# Answers for all my smart friends.



## riptheirlips (Jun 30, 2008)

Answers To Quiz:


1. The one sport in which neither the spectators nor the participants know
the score or the leader until the contest ends: Boxing.


2. North American landmark constantly moving backward: Niagara Falls .. The
rim is worn down about two and a half feet each year because of the millions
of gallons of water that rush over it every minute.


3. Only two vegetables that can live to produce on their own for several
growing seasons: Asparagus and rhubarb.


4. The fruit with its seeds on the outside:Strawberry.


5. How did the pear get inside the brandy bottle? It grew inside the bottle.
The bottles are placed over pear buds when they are small, and are wired in
place on the tree. The bottle is left in place for the entire growing season
When the pears are ripe, they are snipped off at the stems.

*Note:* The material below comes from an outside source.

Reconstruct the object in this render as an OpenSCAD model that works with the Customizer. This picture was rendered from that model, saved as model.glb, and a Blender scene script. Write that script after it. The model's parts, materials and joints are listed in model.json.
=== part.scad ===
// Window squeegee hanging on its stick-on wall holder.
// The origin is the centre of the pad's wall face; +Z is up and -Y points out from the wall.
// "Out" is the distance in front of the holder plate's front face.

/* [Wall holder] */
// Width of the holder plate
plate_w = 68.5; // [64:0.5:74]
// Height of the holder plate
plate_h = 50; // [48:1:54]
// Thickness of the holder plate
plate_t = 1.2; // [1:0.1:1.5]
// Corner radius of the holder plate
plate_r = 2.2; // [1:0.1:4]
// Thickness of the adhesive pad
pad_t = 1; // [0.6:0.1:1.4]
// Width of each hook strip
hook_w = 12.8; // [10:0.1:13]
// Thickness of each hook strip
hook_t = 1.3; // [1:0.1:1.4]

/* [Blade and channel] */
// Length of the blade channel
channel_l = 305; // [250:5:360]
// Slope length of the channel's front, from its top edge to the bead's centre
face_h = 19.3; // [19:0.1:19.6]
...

6. Three English words beginning with dw: Dwarf, dwell and dwindle...


7. Fourteen punctuation marks in English grammar: Period, comma, colon,
semicolon, dash, hyphen, apostrophe, question mark, exclamation point,
quotation mark, brackets, parenthesis, braces, and ellipses.


8. The only vegetable or fruit never sold frozen, canned, processed, cooked,
or in any other form but fresh: Lettuce.


9. Six or more things you can wear on your feet beginning with 'S':Shoes,
socks, sandals, sneakers, slippers, skis, skates, snowshoes, stockings,
stilts.


----------



## RandomElk16 (Sep 17, 2013)

#1... Isn't the UFC also the same? Maybe even a neck to neck race


----------



## longbow (Mar 31, 2009)

I sucked. I did get number two right. For number 5 I was thinking they dehydrated the pear and stuffed it into the bottle but that was wrong. I'd never make it on a game show.


----------



## DallanC (Jan 13, 2009)

#2, also pick any glacier.


-DallanC


----------



## Narient (Jan 9, 2011)

I got #5. #6 doesn't specify the use of names, in which case Dwight also works.


----------



## Mr Muleskinner (Feb 14, 2012)

I thought #2 was The White House:?


----------